One more steak isn’t going to kill you, right? Maybe, or maybe not – a new study, published today in Online First by Archives of Internal Medicine, a JAMA/Archives journal shows that red meat is linked with increased risk of mortality. Whether you want to avoid dying of cardiovascular disease or cancer, you reduce your chances of dying by reducing your consumption of red meat, particularly processed red meat.
Lower Cancer and Cardiovascular Risk? Lead Author An Pan, Ph.D. Elaborates
Decoded Science had the opportunity to interview lead author, An Pan, Ph.D., of the Harvard School of Public Health, Boston, to discuss this research.
Decoded Science: So, simply replacing a single serving of red meat daily with a serving of other foods such as poultry, nuts, or legumes, we reduce our mortality risk considerably. This leads to another question: Does the reduction of mortality risk increase as red meat is eliminated from the diet entirely?
Dr. Pan: Theoretically, yes. But it is very difficult to do. And the benefits we gain from reducing from 1 serving/wk to 1 serving/mo may not be the same as we go from 1 serving/d to 1 serving/wk.

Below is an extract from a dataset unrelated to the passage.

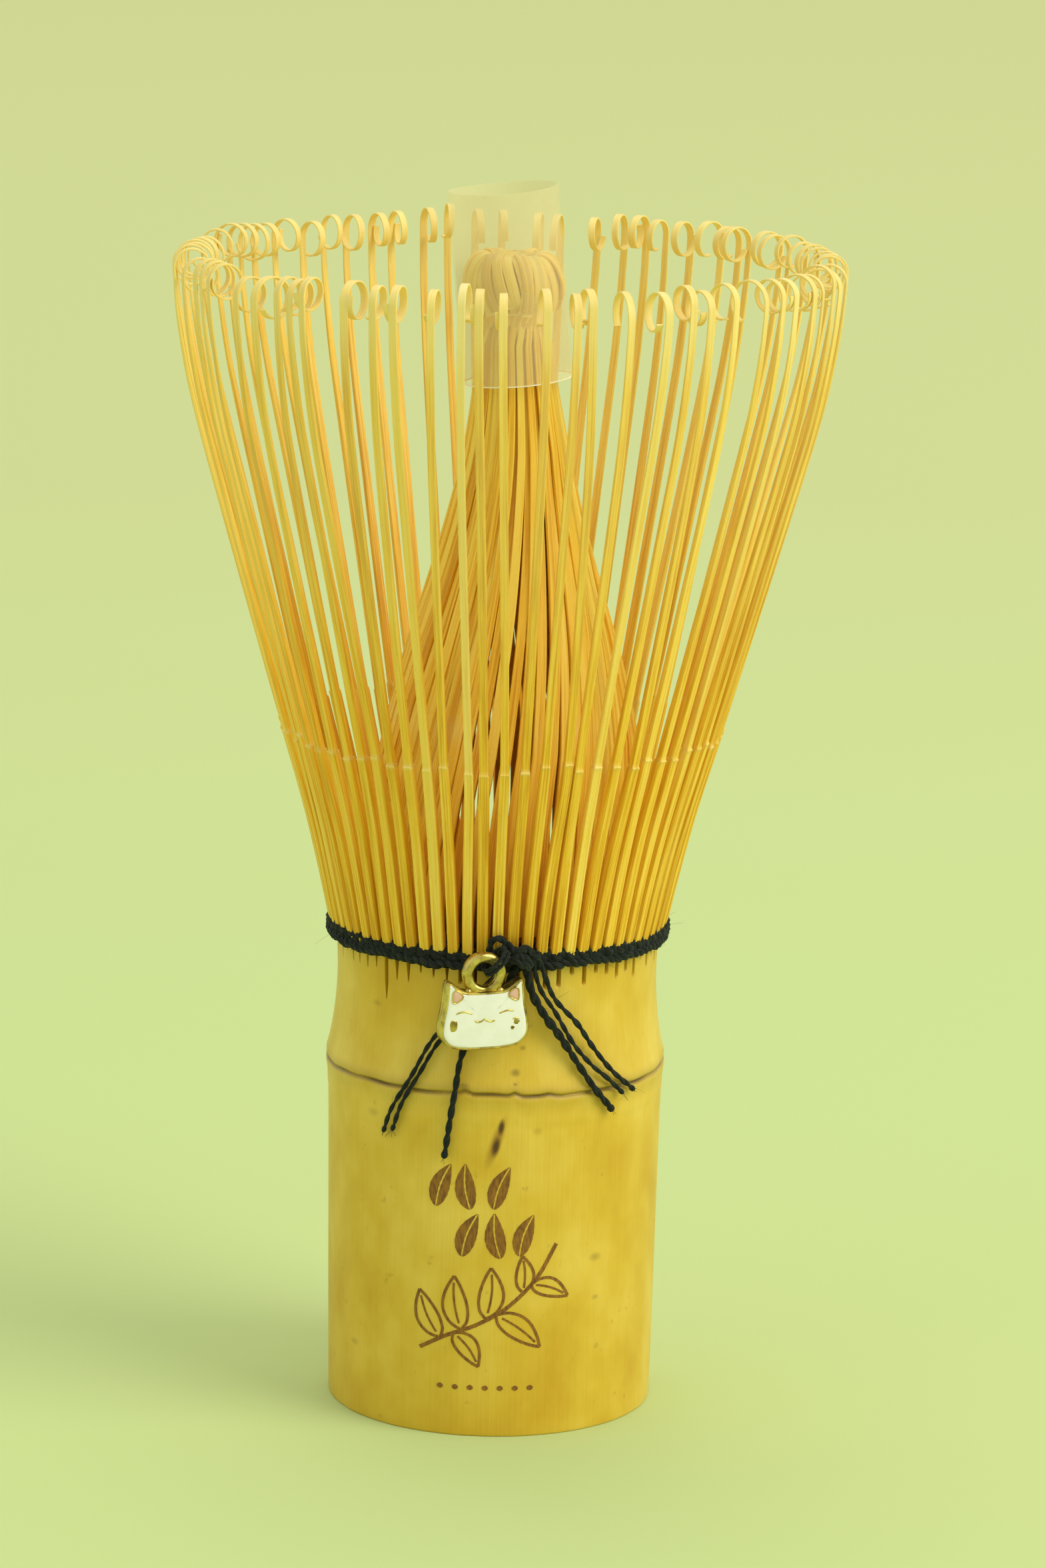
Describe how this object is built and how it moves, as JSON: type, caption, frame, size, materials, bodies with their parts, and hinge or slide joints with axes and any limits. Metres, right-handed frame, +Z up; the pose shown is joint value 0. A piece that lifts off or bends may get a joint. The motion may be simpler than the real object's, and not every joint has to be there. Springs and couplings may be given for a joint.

Some short-term studies even found that a small amount of meat to the diet for vegetarians may provide some nutritional benefits. So the overall message is that we should try to reduce the unprocessed red meats intake and replace with other healthy protein sources; for the processed red meats, we should avoid them.
Decoded Science: Speaking of processed red meat, it appears to be considerably worse than unprocessed red meat, according to your findings – could you elaborate on the type of processing that this refers to?
Dr. Pan: In our study, processed red meat referred to bacon, hot dog, sausage, salami, bologna etc.